▸ **AVAILABLE DATA**

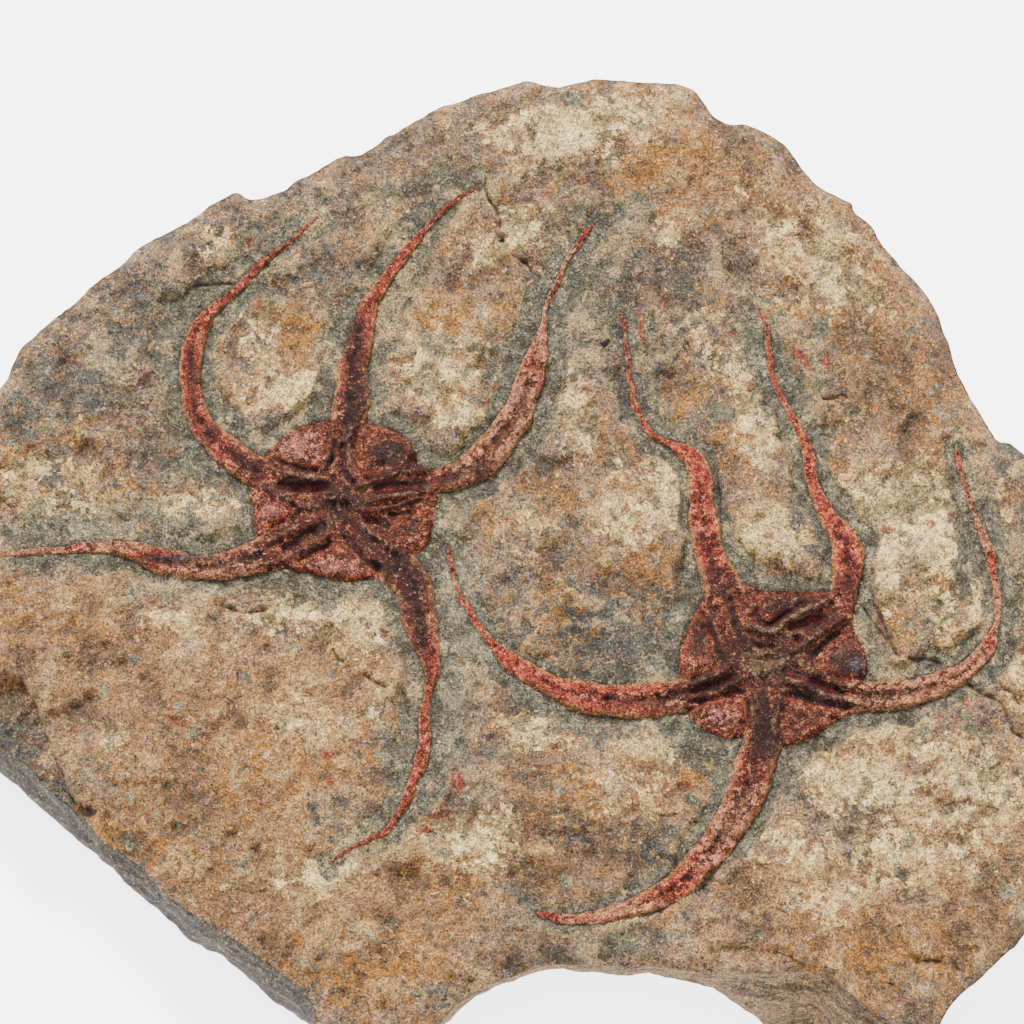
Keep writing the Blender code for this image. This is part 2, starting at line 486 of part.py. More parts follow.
def face_height(xy, rim):
    """Height of the slab's face, with the stars taken off."""
    mask = channel_mask(xy)
    height = FACE_Z - 1.3 * ((xy[:, 0] / 98) ** 2 + (xy[:, 1] / 89) ** 2) / 2
    height += 0.55 * rough(xy, 26, 1)
    relief = 0.45 * rough(xy, 9, 2)
    for x, y, length, width, turn, rise in SWELLINGS:
        relief += rise * mound(xy, x, y, length, width, turn)
    height += relief * (1 - 0.85 * mask) - CHANNEL * mask
    height -= bedding_steps(xy) * (1 - mask)
    height -= ROUND_EDGE * np.clip(1 + edge_distance(rim, xy) / ROUND_WIDTH, 0, 1) ** 2
    return height - np.minimum(broken_slope(xy), 14)


# ---- meshes

def new_object(name, verts, faces, colour, roughness):
    """A named object of one closed mesh, given in millimetres, with its own stone material."""
    mesh = bpy.data.meshes.new(name)
    mesh.from_pydata([tuple(float(c) * MM for c in v) for v in verts], [], faces)
    part = bpy.data.objects.new(name, mesh)
    bpy.context.collection.objects.link(part)
    work = bmesh.new()
    work.from_mesh(mesh)
    bmesh.ops.recalc_face_normals(work, faces=work.faces)
    work.to_mesh(mesh)
    work.free()
    material = bpy.data.materials.new(name)
    material.use_nodes = True
    shader = material.node_tree.nodes["Principled BSDF"]
    shader.inputs["Base Color"].default_value = (*colour, 1)
    shader.inputs["Roughness"].default_value = roughness
    shader.inputs["Metallic"].default_value = 0.0
    mesh.materials.append(material)
    return part


def triangulate(rings, extra):
    """Triangles over the first outline, with every outline kept as edges, and whether each triangle lies
    in one of the later outlines."""
    points = np.vstack([*rings, extra]) if len(extra) else np.vstack(rings)
    edges, regions, start = [], [], 0
    for ring in rings:
        count = len(ring)
        regions.append(list(range(start, start + count)))
        start += count
    result = delaunay_2d_cdt([tuple(map(float, p)) for p in points], edges, regions, 1, 1e-5)
    verts = np.array([tuple(v) for v in result[0]])
    faces = [tuple(f) for f in result[2]]
    within = [any(region > 0 for region in owner) for owner in result[5]]
    return verts, faces, within


def face_points(rim, rings):
    """Points over the open face on a loose triangular grid, with rows beside the ledges."""
    rng = np.random.default_rng(SEED)
    low, high = rim.min(0), rim.max(0)
    rows = []
    for j, y in enumerate(np.arange(low[1], high[1], GRID * 0.866)):
        for x in np.arange(low[0] + (j % 2) * GRID / 2, high[0], GRID):
            rows.append((x, y))
    points = np.array(rows) + rng.uniform(-0.18, 0.18, (len(rows), 2)) * GRID
    keep = edge_distance(rim, points) < -0.5 * GRID
    for ring in rings:
        keep &= edge_distance(ring, points) > 0.55 * GRID
    points = points[keep]
    steps = []
    for _, _, line in LEDGES:
        path = smooth_path(line, 3.2)
        beside = normals_of(path) * 0.2
        steps += [*(path + beside), *(path - beside)]
    top = smooth_path(SLOPE_TOP, 4.0)
    steps += [*top]
    steps = np.array(steps)
    keep = edge_distance(rim, steps) < -1.0
    for ring in rings:
        keep &= edge_distance(ring, steps) > 1.0
    steps = steps[keep]
    clear = np.array([np.hypot(*(steps - p).T).min() > 0.45 * GRID for p in points])
    return np.vstack([points[clear], steps])


def wall_rings(rim, inset, top):
    """The outlines of the slab's broken side at each level, from the face's rim down to the underside."""
    out = outward(np.vstack([rim[-1:], rim, rim[:1]]))[1:-1]
    rings = [np.column_stack([rim, top])]
    levels = [(0.62, 0.0, 0.9), (0.28, 0.25, 0.9), (0.0, 1.0, 0.25)]
    for k, (share, pull, bumps) in enumerate(levels):
        wave = bumps * rough(rim, 8, 20 + k) - 0.15
        plan = rim - out * (inset * pull - np.minimum(wave, 0))[:, None]
        rings.append(np.column_stack([plan, top * share]))
    return rings


def bridge(first, second, faces):
    """Quads as triangles between two rings of vertex numbers of equal length."""
    count = len(first)
    for i in range(count):
        j = (i + 1) % count
        faces.append((first[i], first[j], second[j]))
        faces.append((first[i], second[j], second[i]))


def make_slab():
    """The slab: face with channels, ledges and swellings, a recess for each star, broken sides, flat base."""
    around = smooth_path(OUTLINE, RIM_STEP, closed=True)[::-1]
    rim, inset = around[:, :2], around[:, 2]
    rings = [star_ring(star) for star in STARS]
    plan, faces, within = triangulate([rim, *rings], face_points(rim, rings))
    heights = face_height(plan, rim)
    verts = [(*p, z) for p, z in zip(plan, heights)]

    # the recesses: their floors are the triangles inside the stars' outlines, moved down
    seat = {}
    solid = []
    for face, sunk in zip(faces, within):
        if not sunk:
            solid.append(face)
            continue
        for v in face:
            if v not in seat:
                seat[v] = len(verts)
                verts.append((*plan[v], SEAT_Z))
        solid.append(tuple(seat[v] for v in face))
    for ring in rings:
        numbers = [int(np.hypot(*(plan - p).T).argmin()) for p in ring]
        bridge(numbers, [seat[v] for v in numbers], solid)

    # the sides and the underside
    top = [int(np.hypot(*(plan - p).T).argmin()) for p in rim]
    levels = wall_rings(rim, inset, heights[top])
    upper = top
    for ring in levels[1:]:
        lower = list(range(len(verts), len(verts) + len(ring)))
        verts += [tuple(p) for p in ring]
        bridge(upper, lower, solid)
        upper = lower
    base = levels[-1][:, :2]
    _, base_faces, _ = triangulate([base], [])
    solid += [tuple(upper[v] for v in face) for face in base_faces]
    return new_object("stone_slab", verts, solid, (0.36, 0.25, 0.16), 0.85)


def arm_rise(half):
    """Crown of an arm over the channel, for its half width."""
    return 0.35 + 0.42 * np.minimum(half, 2.8)


def make_arm(name, arm, rim):
    """One arm: a flat-bottomed bar with twin ridges along its top, which merge towards the tip."""
    path = arm_path(arm)
    step = np.linalg.norm(path[-1, :2] - path[-2, :2])
    path[-1] += (path[-2] - path[-1]) * (GAP / 2) / step
    across = np.array([1.0, 0.52, 0.0, -0.52, -1.0])
    crown = np.array([0.12, 1.0, 0.0, 1.0, 0.12])
    out = normals_of(path)
    base = face_height(path[:, :2], rim)
    verts, faces = [], []
    for i, (x, y, half) in enumerate(path):
        groove = 1.05 - 0.5 * soft(half / 2.4)
        for v, c in zip(across, crown):
            lift = arm_rise(half) * (groove if v == 0 else c)
            verts.append((x + out[i, 0] * v * half, y + out[i, 1] * v * half, base[i] + lift))
        for v in (-1.0, 1.0):
            verts.append((x + out[i, 0] * v * half, y + out[i, 1] * v * half, SEAT_Z + GAP))
    size = len(across) + 2
    for i in range(len(path) - 1):
        near = list(range(i * size, i * size + size))
        far = [n + size for n in near]
        bridge(near, far, faces)
    last = (len(path) - 1) * size
    for k in range(1, size - 1):
        faces.append((0, k, k + 1))
        faces.append((last, last + k + 1, last + k))
    return new_object(name, verts, faces, (0.25, 0.06, 0.045), 0.75)


def disc_height(star, xy, rim):
    """Height of a disc: domed fields, twin ridges running in from the arms, slits beside them, the mouth."""
    inset = -edge_distance(disc_ring(star), xy)
    ribs = np.zeros(len(xy))
    near = np.full(len(xy), 99.0)
    for arm in star["arms"]:
        gap, _, _, half = along(smooth_path(arm["rib"], DISC_GRID), xy)
        ridge = np.exp(-(((gap / half - 0.6) / 0.36) ** 2))
        ribs = np.maximum(ribs, ridge)
        near = np.minimum(near, gap - half)
    height = face_height(xy, rim) + DISC_RISE * np.maximum(soft(inset / 0.8 + 0.3), ribs)
    height += RIB_RISE * ribs + FIELD_DOME * soft(near / 2.5)
    mouth_x, mouth_y, mouth_r = star["mouth"]
    hollow = mound(xy, mouth_x, mouth_y, mouth_r, mouth_r, 0)
    for x, y, length, width, turn in star["slits"]:
        hollow = np.maximum(hollow, mound(xy, x, y, length, width, turn))
    return height - SLIT_DEPTH * hollow


def disc_points(star, ring):
    """Points over a disc: lines along the ribs' ridges, grooves and feet, then a loose grid on the fields."""
    lines = []
    for arm in star["arms"]:
        path = smooth_path(arm["rib"], DISC_GRID)[:-1]
        side = normals_of(path)
        for v in (0.0, -0.6, 0.6, -1.2, 1.2):
            for p in path[:, :2] + side * (path[:, 2:3] * v):
                if not lines or np.hypot(*(np.array(lines) - p).T).min() > 0.36 * DISC_GRID:
                    lines.append(p)
    low, high = ring.min(0), ring.max(0)
    for j, y in enumerate(np.arange(low[1], high[1], DISC_GRID * 0.8)):
        for x in np.arange(low[0] + (j % 2) * DISC_GRID / 2, high[0], DISC_GRID):
            if np.hypot(*(np.array(lines) - (x, y)).T).min() > 0.7 * DISC_GRID:
                lines.append(np.array([x, y]))
    points = np.array(lines)
    return points[edge_distance(ring, points) < -0.35 * DISC_GRID]


def make_disc(star, rim):
    """One disc: a flat-bottomed plate with the relief of the mouth side on top."""
    ring = disc_ring(star)
    plan, faces, _ = triangulate([ring], disc_points(star, ring))
    heights = disc_height(star, plan, rim)
    verts = [(*p, z) for p, z in zip(plan, heights)]
    upper = [int(np.hypot(*(plan - p).T).argmin()) for p in ring]
    lower = list(range(len(verts), len(verts) + len(ring)))
    verts += [(*p, SEAT_Z + GAP) for p in ring]
    bridge(upper, lower, faces)
    _, base_faces, _ = triangulate([ring], [])
    faces += [tuple(lower[v] for v in face) for face in base_faces]
    return new_object(star["name"] + "_disc", verts, faces, (0.17, 0.05, 0.045), 0.75)


def clear_scene():
    """Remove whatever the file opened with."""
    for thing in list(bpy.data.objects):
        bpy.data.objects.remove(thing, do_unlink=True)


def main():
    clear_scene()
    rim = smooth_path(OUTLINE, RIM_STEP, closed=True)[::-1, :2]
    make_slab()
    for star in STARS:
        make_disc(star, rim)
        for i, arm in enumerate(star["arms"]):
            make_arm(f"{star['name']}_arm_{i + 1}", arm, rim)


main()
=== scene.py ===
"""Looks of the brittle-star fossil slab.

The slab of siltstone is one closed, finely shaped piece: its mottled face with the channels round the two
stars, its broken sides and its back. Each star is a disc and five arms of iron-red fossil, which stand
proud of their channel and sink into the stone at their edges.

Plans, heights and patterns are in millimetres until a mesh is written, in metres, about the bottom centre
of the slab: +X to the right, +Y to the top of the slab and +Z out of its face.
"""

import math

import bpy
import numpy as np
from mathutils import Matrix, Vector
from mathutils.geometry import delaunay_2d_cdt


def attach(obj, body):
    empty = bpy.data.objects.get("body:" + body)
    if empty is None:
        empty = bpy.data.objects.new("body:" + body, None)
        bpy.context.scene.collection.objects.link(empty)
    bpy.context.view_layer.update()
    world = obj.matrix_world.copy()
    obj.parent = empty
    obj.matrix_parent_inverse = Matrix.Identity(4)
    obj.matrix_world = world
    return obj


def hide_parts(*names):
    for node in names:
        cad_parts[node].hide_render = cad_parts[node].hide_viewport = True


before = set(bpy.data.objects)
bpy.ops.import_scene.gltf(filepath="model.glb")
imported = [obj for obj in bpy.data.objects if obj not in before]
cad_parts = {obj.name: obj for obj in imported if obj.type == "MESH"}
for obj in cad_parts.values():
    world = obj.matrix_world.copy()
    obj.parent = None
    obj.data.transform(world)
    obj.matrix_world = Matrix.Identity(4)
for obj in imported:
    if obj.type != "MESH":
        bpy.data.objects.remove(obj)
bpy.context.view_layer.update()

MM = 0.001  # metres in a millimetre

# ---- main sizes, mm
FACE_Z = 24.0  # height of the slab's face over its underside
TOP = 25.8  # height of the highest swelling
HALF_LENGTH, HALF_WIDTH = 98, 89  # of the whole slab, about
CHANNEL = 0.9  # depth of the channel round a star
CHANNEL_WALL = 0.9  # width over which the channel's edge falls
DISC_HALO = 3.0  # width of the channel round a disc
UNDER_STAR = 1.6  # how much lower the stone lies under the stars, and how far their pieces reach down
LEAN = 3.0  # how far the lower left side stands out below the face
ROUND_EDGE = 1.7  # how far the face falls at the slab's rim
ROUND_WIDTH = 6.0  # width over which it falls
SLOPE = 1.6  # fall per millimetre of the broken slope at the lower right
SLOPE_DEPTH = 14  # how far down the slope goes

# ---- relief of the face, mm: height, and the distance across one bump
DOME = 0.65  # fall of the whole face from its middle to its ends
SWELLS = 0.55, 26
HUMPS = 0.45, 9
CRAGS = 0.55, 5.5
CREASES = 0.55, 7
GRIT = 0.3, 2.6
FLAKE = 0.42  # thickness of one flake of the bedding
FLAKE_EDGE = 0.15  # the share of a flake's width in which its edge falls
BED = 0.45, 1.5  # layering of the sides
RIB = 0.8, 1.7  # layering of the broken slope
SIDE_FLAKES = 0.9, 8
RIM_CHIPS = 0.5, 5
BACK_HOLLOWS = 0.35, 9

# ---- how edges stray, mm: how far, and the distance across one bend
OUTLINE_TEARS = 0.4, 5
CHANNEL_BENDS = 1.0, 5
CHANNEL_TEARS = 0.8, 2.6
STAIN_TEARS = 1.6, 6  # on the stone
TONE_TEARS = 0.7, 6  # on the fossil
JOINT_BENDS = 0.35, 1.6
DISC_BENDS = 0.2, 1.8
ARM_BENDS = 0.10, 2.3  # as a share of the arm's width
ARM_TEARS = 0.13, 0.9

# ---- relief of the stars, mm
JOINT = 1.35  # length of one segment of an arm
FIELD_RISE = 0.85  # height of a disc's fields
SEAM = 2.6  # distance over which an arm's relief runs on into the disc
DARK_ROOT = 7  # length over which an arm darkens towards the disc
STAR_PITS = 0.2, 1.5  # height, and the distance across one bump
STAR_KNOBS = 0.14, 3.4

# ---- mesh sizes, mm
FACE_GRID = 0.62  # spacing of the face's points
RIM_STEP = 0.9  # spacing of points round the slab's outline
SIDE_LEVELS = 17  # rows of faces down the slab's side
BACK_GRID = 2.6  # spacing of the back's points
ARM_STEP = 0.36  # spacing of stations along an arm
ARM_COLUMNS = 17  # points across the top of an arm
DISC_GRID = 0.3  # spacing of a disc's points
PATCH = 12  # side of the squares in which points near an outline are looked for
ROW = 0.866  # distance between the rows of a triangular grid, in spacings
AT_ONCE = 5000  # points measured against a path at a time
NOISE_CELLS = 64  # cells of a noise's table, each way
SEED = 11  # of the random draws; each noise and each grid adds a number of its own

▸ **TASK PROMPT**
Your task is to quote the lines above, beginning with the first and ending with the one that holds "# ---- meshes".

▸ **RESPONSE**
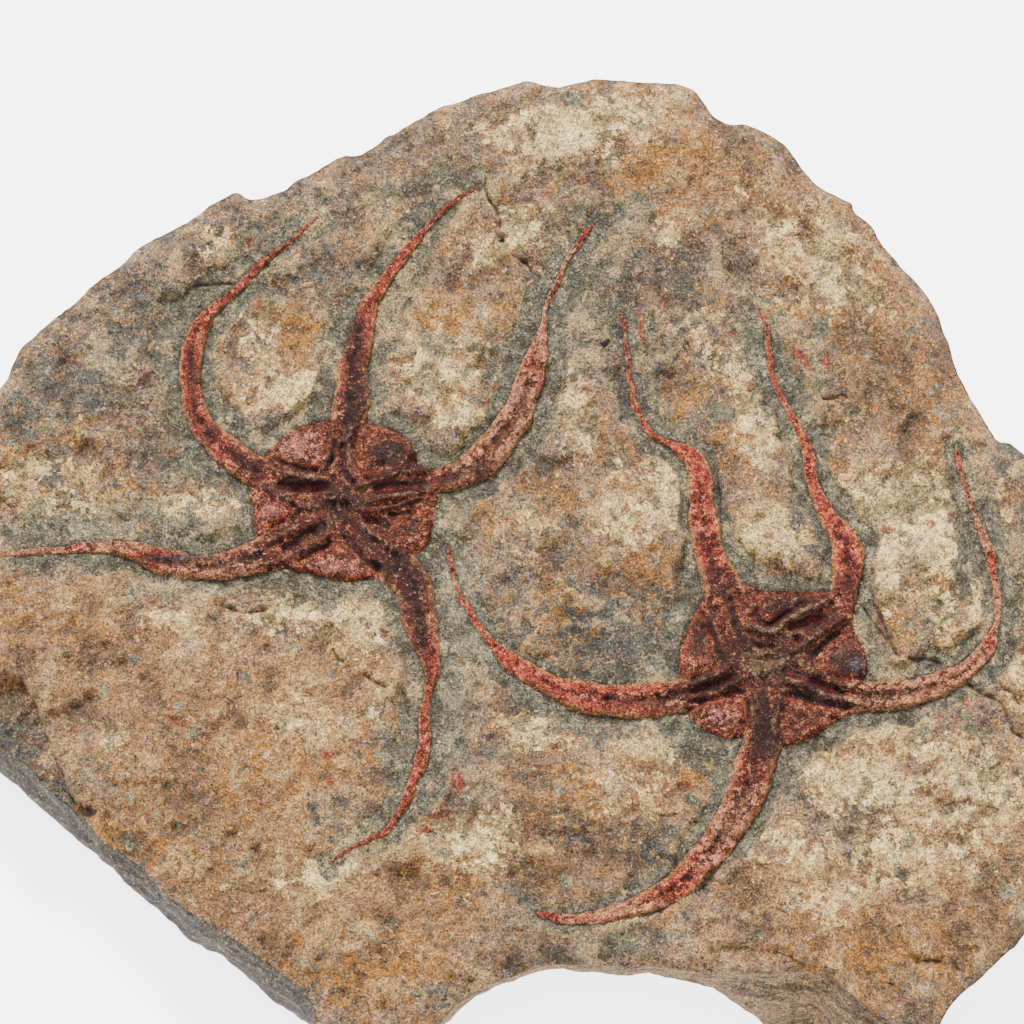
Keep writing the Blender code for this image. This is part 2, starting at line 486 of part.py. More parts follow.
def face_height(xy, rim):
    """Height of the slab's face, with the stars taken off."""
    mask = channel_mask(xy)
    height = FACE_Z - 1.3 * ((xy[:, 0] / 98) ** 2 + (xy[:, 1] / 89) ** 2) / 2
    height += 0.55 * rough(xy, 26, 1)
    relief = 0.45 * rough(xy, 9, 2)
    for x, y, length, width, turn, rise in SWELLINGS:
        relief += rise * mound(xy, x, y, length, width, turn)
    height += relief * (1 - 0.85 * mask) - CHANNEL * mask
    height -= bedding_steps(xy) * (1 - mask)
    height -= ROUND_EDGE * np.clip(1 + edge_distance(rim, xy) / ROUND_WIDTH, 0, 1) ** 2
    return height - np.minimum(broken_slope(xy), 14)


# ---- meshes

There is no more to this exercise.